Common Mistakes That Undermine Hiring Success
Organizations struggling to compete with higher-paying employers often make predictable mistakes. Over-selling the role to compensate for pay gaps leads to early turnover. Delaying decisions signals internal dysfunction. Treating compensation as the only lever ignores more powerful differentiators.
Another frequent error is copying big-company hiring processes. Multi-layered interviews, rigid approval chains, and excessive stakeholder involvement—designed for large enterprises—often work against smaller organizations by slowing decisions and confusing candidates.

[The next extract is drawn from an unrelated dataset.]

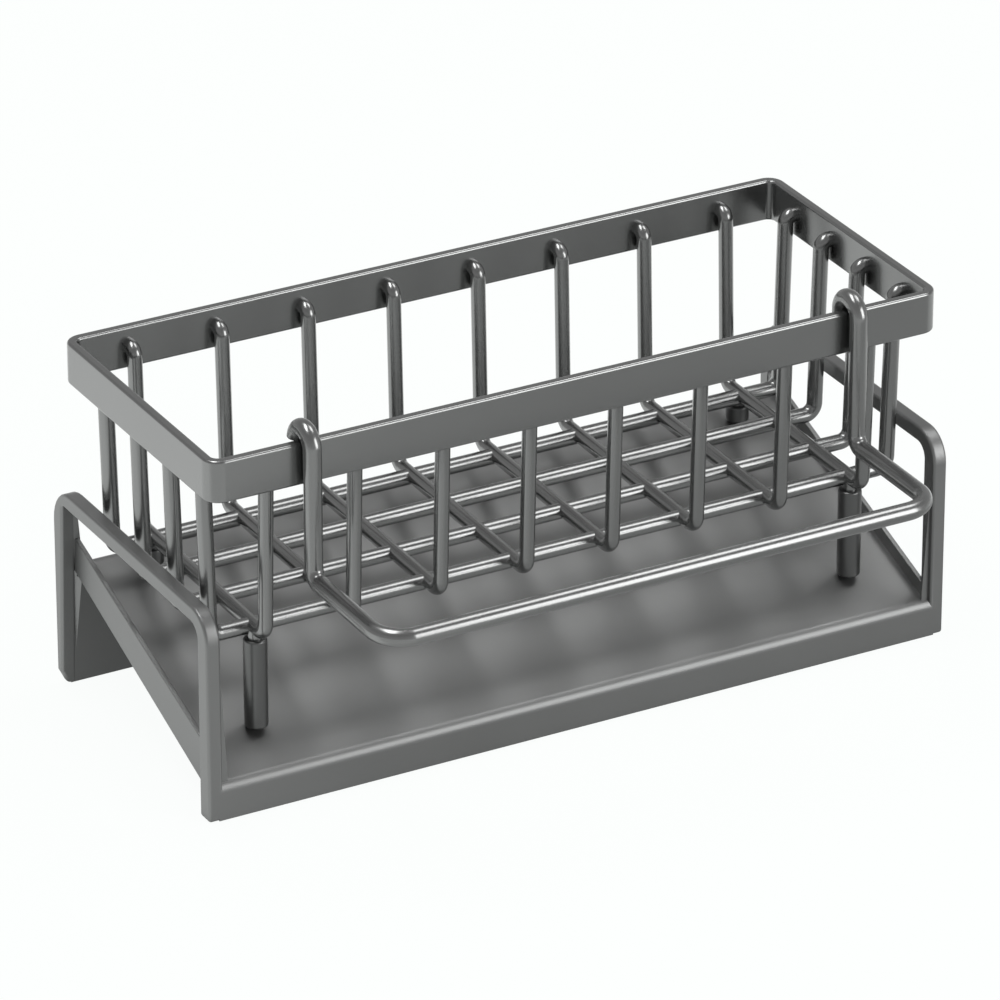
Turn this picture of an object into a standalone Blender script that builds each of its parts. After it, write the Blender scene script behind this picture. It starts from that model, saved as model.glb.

Understanding why good candidates quit mid-hiring process and how to prevent it can help organizations avoid these common pitfalls. Hiring processes should reflect organizational reality, not aspiration.
The Strategic Role of Workforce Planning
Hiring success in competitive markets is often a downstream result of effective workforce planning. Organizations that plan ahead reduce urgent, reactive hiring and rely less on expensive external searches.
Proactive planning allows leaders to:
- Anticipate future skill needs
- Develop internal talent pipelines
- Align hiring with strategic priorities
- Reduce pressure-driven decision-making
Workforce planning shifts hiring from a reactive activity to a strategic capability.

Key Takeaways for Hiring Leaders
Compensation matters, but clarity and credibility matter more than many organizations realize. Outcome-based role design expands the viable talent pool. Speed and transparency improve acceptance rates. Leadership quality is a powerful differentiator. Hiring processes should reflect organizational reality rather than imitation of larger employers.
Organizations facing ongoing hiring challenges in competitive labor markets often benefit from re-examining how roles are defined, decisions are made, and candidates are engaged. Thoughtful hiring frameworks, supported by experienced search and recruiting partners, can help level the playing field even when compensation is not.